I discovered joy and happiness a few months ago and, through that discovery, I’ve come to learn something about myself.
I discovered my joy while I was sitting on a friend’s back porch in Dar es Salaam. At the time, I was practicing checking in with myself daily by asking myself, “How am I feeling right now?” After going through job redundancy, relationship breakup and selling off most of my worldly possessions all in under a year, checking in with myself daily seemed like a good idea.
So, there I sat, asking myself how I was feeling in that moment and I found myself unable to answer. Not because I wasn’t feeling anything but because I was unable to identify what I was feeling. It was a feeling I don’t recall ever having before and it baffled me for about 15 minutes before I finally figured it out. It was joy! A deep, abiding, abounding joy that seemed to overflow from my heart the minute I identified what it was. Ever since then, I’ve found that this joy is a baseline feeling that I have every day, no matter what else is going on or how I’m feeling on top of that.
I think my joy comes from knowing that I’m finally living my life authentically – I’ve thrown out my assumption that I have to live by others’ expectations and have come to the conclusion that only one person’s expectations and opinions matter to me and that’s God’s. He requires the best of and from me so His expectations and opinions exceed everybody else’s anyway. And because I know that I’m finally walking the path that He mapped out for me, the joy just digs deeper and deeper into my soul. It gets even deeper every time I see Him working in my life, which is often now that I know to look for it.
Additionally, I found happiness. Real happiness. Not the pleasure that comes from getting someone’s approval or love, which I used to mistake for happiness in my less wise days.
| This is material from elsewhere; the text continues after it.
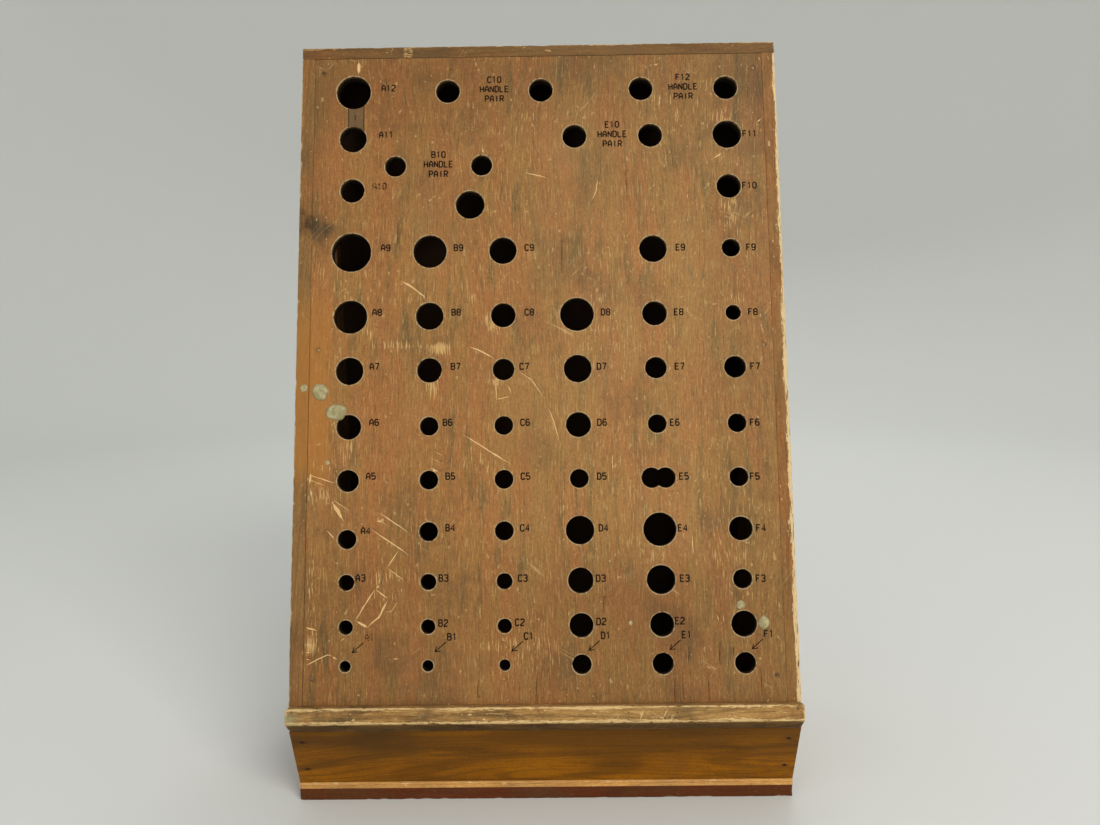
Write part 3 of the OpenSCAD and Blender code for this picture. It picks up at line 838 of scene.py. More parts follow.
# Strokes of the stamped letters on a 4 by 6 grid; strokes are parted by bars
LETTERS = {
    "A": "0,0 0,4 1.6,6 2.4,6 4,4 4,0|0,2.4 4,2.4",
    "B": "0,0 0,6 3,6 3.8,5 3.8,4 3,3.1 0,3.1|3,3.1 4,2.2 4,.9 3.1,0 0,0",
    "C": "4,4.8 3.2,6 .9,6 0,5 0,1 .9,0 3.2,0 4,1.2", "D": "0,0 0,6 2.8,6 4,4.7 4,1.3 2.8,0 0,0",
    "E": "3.8,0 0,0 0,6 3.8,6|0,3.1 3,3.1", "F": "0,0 0,6 3.8,6|0,3.1 3,3.1", "H": "0,0 0,6|4,0 4,6|0,3 4,3",
    "I": "2,0 2,6", "L": "0,6 0,0 3.7,0", "N": "0,0 0,6|0,6 4,0|4,0 4,6",
    "P": "0,0 0,6 3,6 4,5.1 4,3.7 3,2.8 0,2.8",
    "R": "0,0 0,6 3,6 4,5.1 4,3.7 3,2.8 0,2.8|2,2.8 4,0",
    "0": "1,0 3,0 4,1.2 4,4.8 3,6 1,6 0,4.8 0,1.2 1,0", "1": ".6,4.8 2,6 2,0",
    "2": "0,4.9 1,6 3,6 4,5 4,3.9 0,.8 0,0 4,0",
    "3": "0,5.2 .9,6 3.1,6 4,5 4,3.9 3.1,3.1 1.4,3.1|3.1,3.1 4,2.2 4,.9 3.1,0 .9,0 0,.8",
    "4": "3,0 3,6 0,1.8 4,1.8", "5": "3.8,6 .3,6 0,3.2 3,3.5 4,2.6 4,1 3,0 .9,0 0,.8",
    "6": "3.8,5.2 3,6 1,6 0,4.8 0,1.2 1,0 3,0 4,1 4,2.5 3,3.4 0,3.2", "7": "0,6 4,6 1.6,0",
    "8": "1,0 3,0 4,1 4,2.2 3,3.1 1,3.1 0,4 0,5.1 1,6 3,6 4,5.1 4,4 3,3.1|1,3.1 0,2.2 0,1 1,0",
    "9": ".2,.8 1,0 3,0 4,1.2 4,4.8 3,6 1,6 0,5 0,3.5 1,2.6 4,2.8",
}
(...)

Let me pause here to clarify something. I believe that joy and happiness are different things. I believe that joy is a deep and abiding feeling you have that isn’t eroded by momentary circumstances. I believe you can have joy even in the midst of anger, pain or frustration. I think people get joy in different ways. For example, my joy comes from pleasing God and knowing that I’m living out my purpose. Others find joy in other ways. Meanwhile, I think that happiness is a momentary feeling, like what you get when you when something good happens to you or to someone you love. Happiness comes and goes because it’s circumstantial.
So, I found happiness. I found it in stepping on an airplane to someplace I’ve never been before and in learning interesting new things and in exploring new places and in meeting challenges and in helping people. I’m pretty sure I’ll find it in even more things the more I expand my boundaries.
The thing I learned about myself is what experiences and people and circumstances make me joyful and happy. And being joyful and happy makes me even more joyful and happy because I spend my time doing those things or being with those people and in those circumstances that deepen the joy and bring the happiness.
All of this became crystal clear to me on Monday night while my driver Frank was taking me to my hotel. We were driving along the road from Kilimanjaro Airport to Arusha and it was dark because there were no streetlights on. I could only see what was illuminated by the headlights, which wasn’t that much. This huge feeling of happiness came over me and I couldn’t understand why. Why should I suddenly feel so happy driving in a safari van on a dark road in East Africa while chatting about nothing important with Frank? It was because I was out and about in the world and beginning a new adventure. As simple as that.
I honestly think that there’s nothing more I could ask for right now.